7. Your point of view will be an important factor how and what is described.
The above assumes you are writing in first or third limited person. If you are using an omniscient pov, however, your tactics can change. Keeping in mind the building of tension, you will have more freedom to get by with abbreviated action scenes. You can pull back for a broad view of a fight, as J. R. Tolkien does in Lord of the Rings, or you have the freedom to go into a specific head for a more personal view.
In either case, you do what will build tension most. For instance, I recall the scene in the movie, Lord of the Rings, where you have an extended fight scene with orcs and Legolas at Helms Deep. However, in the book, Tolkien only describes it in a sentence or two, referring to the sun glinting off Legolas' blade as he swung his sword over and over. In that pov, he could get away with that brief description. But to have focused on what happened, blow by blow, as he killed orc after orc, would have been tedious and wouldn't have built the tension as it did in the movie. Some complain that the movie's fight scenes were too long as well.

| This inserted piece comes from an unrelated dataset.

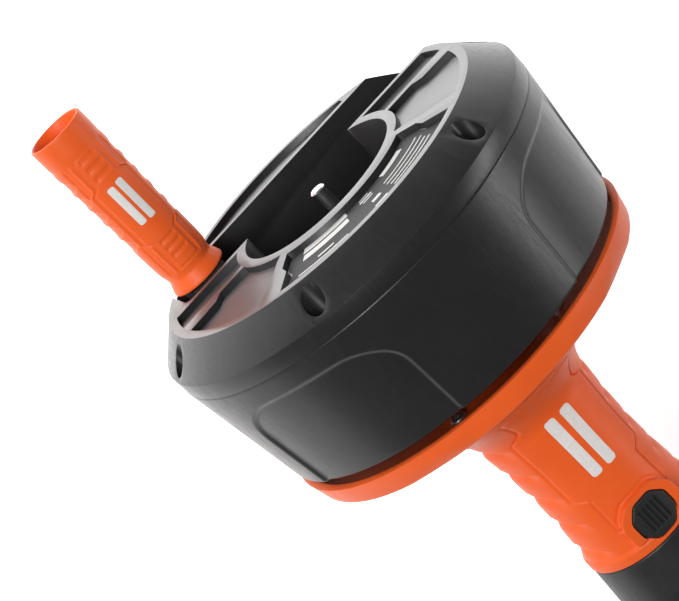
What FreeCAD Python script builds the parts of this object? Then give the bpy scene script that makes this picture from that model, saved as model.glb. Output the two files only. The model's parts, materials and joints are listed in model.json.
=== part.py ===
import FreeCAD, Part
import math
import os

# Hand-held drain snake: a cable drum that turns behind a straight grip, with a drill shank
# and a folding crank on the drum's rear face and a feed nose at the grip's front.
#
# Everything is drawn in the tool's own frame, in millimetres. X is the drum's axis, from the drum's
# rear face (X = 0) towards the nose. Y is the direction in which the crank folds. Z is up, and the
# thumb button is on top of the grip. write() then moves each piece so that the origin is under the
# middle of the whole tool, at the height of the drum's lowest point.

V = FreeCAD.Vector
X_AXIS = V(1, 0, 0)
Z_AXIS = V(0, 0, 1)

# ---------------------------------------------------------------- driving dimensions
# fits and clearances
RUN_CLEAR = 0.06        # radial, shaft in its bush
SEAT_CLEAR = 0.05       # radial, a fixed piece in its seat, and a screw in its hole
SIDE_CLEAR = 0.6        # each side of a piece that swings in a slot
FACE_GAP = 0.3          # between faces that pass each other
OVERRUN = 2.0           # how far a cutting shape runs past the surface it cuts
HAIR = 0.01             # tolerance for picking edges

# drum
DRUM_R = 95.0           # largest radius, at the foot of the bevel
DRUM_X = 80.4           # front of the drum
BEVEL_DROP = 13.5       # radius lost over the bevel
BEVEL_X = 13.3          # depth of the bevel
COVER_BAND = 7.7        # width of the cover's band outside the bevel
SEAM_DROP = 0.2
SHELL_TAPER = 7.1       # radius lost from the seam to the front
LIP_ROUND = 2.2
LIP_STEPS = 5
WALL = 3.0
FACE_WALL = 7.0         # the rear face, thick enough for its pockets
RIB_WALL = 2.8          # pit and trough walls
SPIGOT_LENGTH = 4.0
SPIGOT_WALL = 2.0

# drill pit, handle trough and shank
PIT_R = 38.7
PIT_DEPTH = 38.0
PIT_FLOOR = 5.0
TROUGH_WIDTH = 33.2
TROUGH_OFF = 40.3       # from the drum's axis to the trough's centre line
TROUGH_FLOOR_GAP = 1.1  # under the folded sleeve
TROUGH_END_GAP = 3.3    # behind the yoke
TROUGH_CORNER = 4.0
RAMP_GAP = 12.6         # from the folded sleeve's end to the foot of the ramp
RAMP_TOP_X = 12.6
SHANK_R = 3.5
SHANK_CHAMFER = 0.6
SHANK_NECK_R = 3.2      # undercut above the pit's floor
SHANK_NECK = 2.0
SHANK_ROOT_R = 4.2      # in the pit's floor and the plate
SHANK_TIP_X = 0.5
PLATE_R = 20.0
PLATE_THICK = 3.0
PLATE_SCREW_EDGE = 1.0  # from a screw head to the plate's edge
PLATE_SCREW_SHORT = 1.5 # left of the pit's floor beyond a screw
PLATE_BLIND = 1.0       # left of the pit's floor beyond a screw hole
SHANK_HEAD_R = 6.0
SHANK_HEAD = 2.0

# pockets in the rear face
LAND = 3.2              # width of the ribs between pockets
POCKET_DEPTH = 3.0
POCKET_LAND = 1.9       # from the pit's wall to the pockets
POCKET_RIM = 4.1        # from the pockets to the edge of the face
CRESCENT_RIM = 2.9
CRESCENT_HALF = 45.0
SIDE_POCKET_UP = 17.4   # height of the pockets beside the trough
SIDE_POCKET_RIB = 3.6
SIDE_POCKET_FOOT = [(30.0, 0.0), (57.5, 0.0), (62.0, 4.6)]
SIDE_POCKET_RISE = 7.0
SIDE_POCKET_HEAD = [(59.0, 54.2), (44.3, 40.6), (37.5, 31.4), (30.0, 24.3)]
LABEL_DEPTH = 3.0
LABEL_THICK = 0.4
LABEL_MARGIN = 1.2
LABEL_LAND = 4.5        # from the pit's wall to the label recess
LABEL_EDGE = [(30.0, 30.0), (39.0, 42.0), (39.5, 48.3), (47.6, 59.3), (54.0, 68.0)]

# cover screws, on a circle
COVER_SCREWS = 6
SCREW_INSET = 6.6       # from the drum's largest radius to the screws
WELL_R = 5.0
WELL_FLOOR = 5.4        # thickness under the screw heads
COVER_BOSS_R = 7.6
SHELL_BOSS_R = 5.0
SHELL_BOSS_END = 8.4    # beyond the screws' tips
COVER_SCREW_R = 2.0
COVER_SCREW_LENGTH = 20.0
COVER_HEAD_R = 3.9
COVER_HEAD = 2.6

# all pan heads, as shares of the head's radius and height
HEAD_ROUND = 0.45
SOCKET = 0.45
SOCKET_DEPTH = 0.6

# side panels of the shell
PANEL_TURN = 49.0       # each side of the top and of the bottom, in degrees
PANEL_HALF = 40.4       # half width
PANEL_X = 31.0
PANEL_BOW = 1.0
PANEL_CORNER_Y = 13.0
PANEL_CORNER_X = 11.5
PANEL_DEPTH = 1.3
PANEL_SIDE_ROUND = 6.0

# hub that carries the drum on the grip
HUB_R = 12.0
HUB_WALL = 3.5
HUB_FLANGE_WIDE = 12.0
HUB_FLANGE = 3.0
HUB_PAD_WIDE = 4.0
HUB_PAD = 6.0
HUB_BLIND = 1.0         # left of the drum's front beyond a screw hole
HUB_SCREWS = 4
HUB_SCREW_EDGE = 5.5    # from the flange's edge to the screws
HUB_SCREW_R = 2.0
HUB_SCREW_LENGTH = 4.6
SMALL_HEAD_R = 3.6
SMALL_HEAD = 2.0
FUNNEL_OUT = 6.4        # how far the funnel stands out of the hub
FUNNEL_FLARE = 3.5
FUNNEL_LENGTH = 22.0
FUNNEL_THROAT = 3.0
FUNNEL_WALL = 1.6
FUNNEL_CLEAR = 1.425    # radial, around the cable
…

In first or limited third person pov, you would have to use a telling transition to skip over all that, something like, "My muscles grew weak as I hacked away at orc after orc. After several minutes of killing, I saw a bright light coming over the hill." But the omniscient pov has the value of being more descriptive in this instance.
So keep tension in your action scenes. They should build tension through them until it resolves, or partially resolves. All the above points focus on that aspect and making them as realistic as possible. If you can accomplish that while breaking any of the above suggestions, more power to you. But keeping the above points in mind will help to keep your action scenes pulling the reader into them, instead of something to skip over.